[Entries taken from a collection]
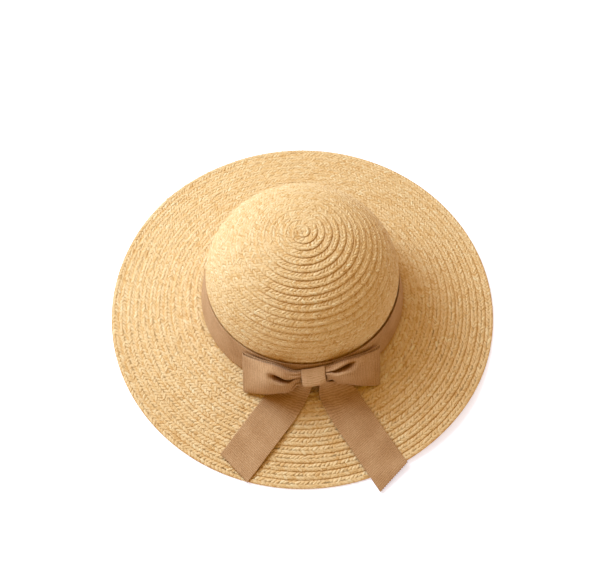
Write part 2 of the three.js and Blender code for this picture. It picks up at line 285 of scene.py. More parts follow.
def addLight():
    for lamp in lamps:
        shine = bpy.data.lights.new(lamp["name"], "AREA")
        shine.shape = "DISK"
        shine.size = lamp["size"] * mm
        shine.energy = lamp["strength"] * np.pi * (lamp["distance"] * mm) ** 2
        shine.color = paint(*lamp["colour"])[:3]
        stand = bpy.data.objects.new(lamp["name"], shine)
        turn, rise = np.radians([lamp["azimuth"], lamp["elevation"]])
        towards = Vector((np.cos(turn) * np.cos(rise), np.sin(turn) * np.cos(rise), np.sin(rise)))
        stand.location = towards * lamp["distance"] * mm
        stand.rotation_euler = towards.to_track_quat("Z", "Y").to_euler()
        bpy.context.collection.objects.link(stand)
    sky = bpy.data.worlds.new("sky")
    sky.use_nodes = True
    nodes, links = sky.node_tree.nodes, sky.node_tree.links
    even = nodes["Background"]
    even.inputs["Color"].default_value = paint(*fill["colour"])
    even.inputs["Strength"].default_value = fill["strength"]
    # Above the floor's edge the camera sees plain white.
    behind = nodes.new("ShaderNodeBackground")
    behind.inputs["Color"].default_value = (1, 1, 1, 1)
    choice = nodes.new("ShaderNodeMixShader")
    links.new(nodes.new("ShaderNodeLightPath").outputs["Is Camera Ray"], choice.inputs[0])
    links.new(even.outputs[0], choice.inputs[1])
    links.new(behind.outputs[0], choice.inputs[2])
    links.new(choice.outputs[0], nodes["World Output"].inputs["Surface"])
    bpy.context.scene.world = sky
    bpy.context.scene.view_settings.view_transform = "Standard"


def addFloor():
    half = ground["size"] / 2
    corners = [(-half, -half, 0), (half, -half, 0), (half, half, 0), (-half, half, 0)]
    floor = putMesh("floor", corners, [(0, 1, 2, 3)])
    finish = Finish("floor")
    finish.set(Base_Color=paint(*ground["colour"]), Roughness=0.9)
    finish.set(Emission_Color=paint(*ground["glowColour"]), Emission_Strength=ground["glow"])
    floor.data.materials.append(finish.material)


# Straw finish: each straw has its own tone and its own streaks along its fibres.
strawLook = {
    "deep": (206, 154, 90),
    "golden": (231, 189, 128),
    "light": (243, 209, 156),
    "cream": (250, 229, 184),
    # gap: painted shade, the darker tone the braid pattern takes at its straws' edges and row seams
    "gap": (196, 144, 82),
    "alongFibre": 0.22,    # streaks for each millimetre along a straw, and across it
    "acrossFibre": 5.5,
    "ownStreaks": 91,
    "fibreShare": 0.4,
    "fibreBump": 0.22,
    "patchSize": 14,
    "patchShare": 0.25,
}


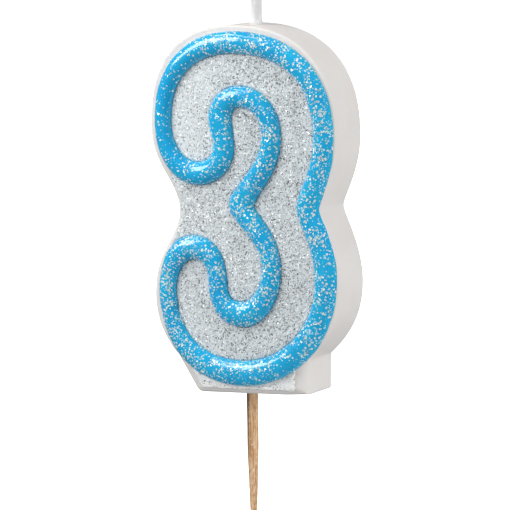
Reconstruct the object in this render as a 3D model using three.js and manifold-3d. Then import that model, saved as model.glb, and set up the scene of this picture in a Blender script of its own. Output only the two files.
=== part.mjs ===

» INSTRUCTIONS FOR THE TASK
Exactly and only the lines from the one containing "Reconstruct the object" through the end of the material are to be reproduced, both ends included.

» ANSWER
Reconstruct the object in this render as a 3D model using three.js and manifold-3d. Then import that model, saved as model.glb, and set up the scene of this picture in a Blender script of its own. Output only the two files.
=== part.mjs ===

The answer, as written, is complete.